Analytical profiles of oxidative stress

Oxidation is a bio-chemical process of loss of electrons associated with another of reduction. Oxidation is fundamental to life, as it is part of obtaining energy in the cells. Oxidative stress appears when the intracellular oxide-reduction homeostasis is altered. This imbalance between pro-oxidants and anti-oxidants can arise due to an excessive production of reactive kinds of oxygen (EROs) and/or due to deficiency in anti-oxidant mechanisms, leading to cell damage, in the tissues and organs. Oxidative stress is responsible for premature aging and is involved in numerous illnesses (cardio-vascular, neurological, degenerative and certain kinds of cancer).
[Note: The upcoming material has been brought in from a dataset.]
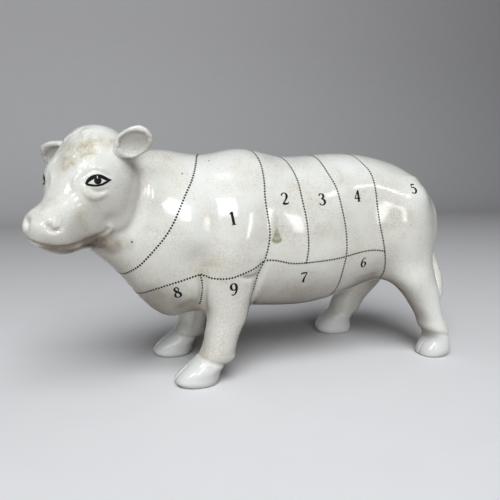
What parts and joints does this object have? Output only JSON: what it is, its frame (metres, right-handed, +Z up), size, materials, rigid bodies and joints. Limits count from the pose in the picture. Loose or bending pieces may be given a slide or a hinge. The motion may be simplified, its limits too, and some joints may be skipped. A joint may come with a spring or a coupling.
{
  "type": "cow figurine",
  "caption": "Standing glazed ceramic cow with its head turned aside, a free-standing shelf ornament that rests on its hoof soles.",
  "frame": {"origin": "middle of the footprint box on the floor plane, under the barrel", "axes": "+X runs from the head towards the tail, +Z up, -Y is the cow's own left side, which the head is turned to"},
  "size_m": [0.3247, 0.1197, 0.1798],
  "materials": {
    "glaze": "cream crackle glaze, glossy"
  },
  "bodies": {
    "root": {"trunk": "glaze", "head": "glaze", "ear_left": "glaze", "ear_right": "glaze", "fore_leg_left": "glaze", "fore_leg_right": "glaze", "hind_leg_left": "glaze", "hind_leg_right": "glaze", "tail": "glaze"}
  },
  "joints": []
}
The main reactions caused by EROs: Among the many reactions associated with excess production of EROs, the most significant and those linked to known adverse effects are:

• Oxidation of lipids: which plays a significant role in the process of atherosclerosis. Bio-markers of lipid peroxidation are: malonyldialdehyde (MDA), hydroperoxides and conjugated dienes.
• Oxidation of proteins: which gives rise to a break in chains and the formation of aggregates, with the consequent loss of protein activity. Bio-markers of this process are the products of oxidation of proteins or advanced oxidation protein products (AOPP).
• Oxidation of carbo-hydrates: which gives rise to the glycation of proteins or AGEs, which in turn can cause cellular lesions. A bio-marker for this process is glycosylted haemoglobin.
• Oxidation of the DNA: both at the level of mitochondrial DNA and nuclear DNA. This can cause spontaneous mutagenesis, and may be involved in carcinogenesis. A bio-marker for this process is 8-OH-deoxyguanosine

In the evaluation of oxidative stress it is also a good idea to analyse the pro-oxidant factors, for control, such as:

• Pro-oxidant metals: such as iron and copper.
• Proteins fixing pro-oxidant metals: such as ceruloplasmin, transferrin, ferritin, the percentage of saturation of transferrin and the total capacity to fix iron (CTFF).

Anti-oxidant mechanisms

The anti-oxidant mechanisms that help to combat excess production of EROs by neutralysing them are:
• Enzymatic anti-oxidants: such as superoxide dismutase (SOD) and catalase.
• Cofactors of anti-oxidant enzymes: such as zinc in erythrocytes and selenium.
• Endogenous non-enzymatic anti-oxidants: such as uric acid, bilirubin, albumin, the Q10 coenzyme and the total thiols.
• Exogenous non-enzymatic anti-oxidants: like vitamins A, E nd C, retinyl palmitate, carotenes, lutein and zeaxanthin, lycopene and beta-cryptoxanthin.

Analytical profiles

The profiles of oxidative stress available in our laboratory (see composition) are:

• Initial OR profile (code CH2)
• Basic OR profile (code ORB)
• Intermediate OR profile (code CH1)
• Advanced OR profile (code OR)


The evaluation of the oxidative state is especially indicated in:

• Persons who wish to control the process of aging.
• Persons who wish to prevent illnesses related with oxidative stress.
• Persons with a personal or family history of illnesses related with oxidative stress.
• We advise assessment of the oxidative state especially after the age of forty.


Sample: serum, plasma, blood (EDTA) and urine, depending on the analytical profile requested.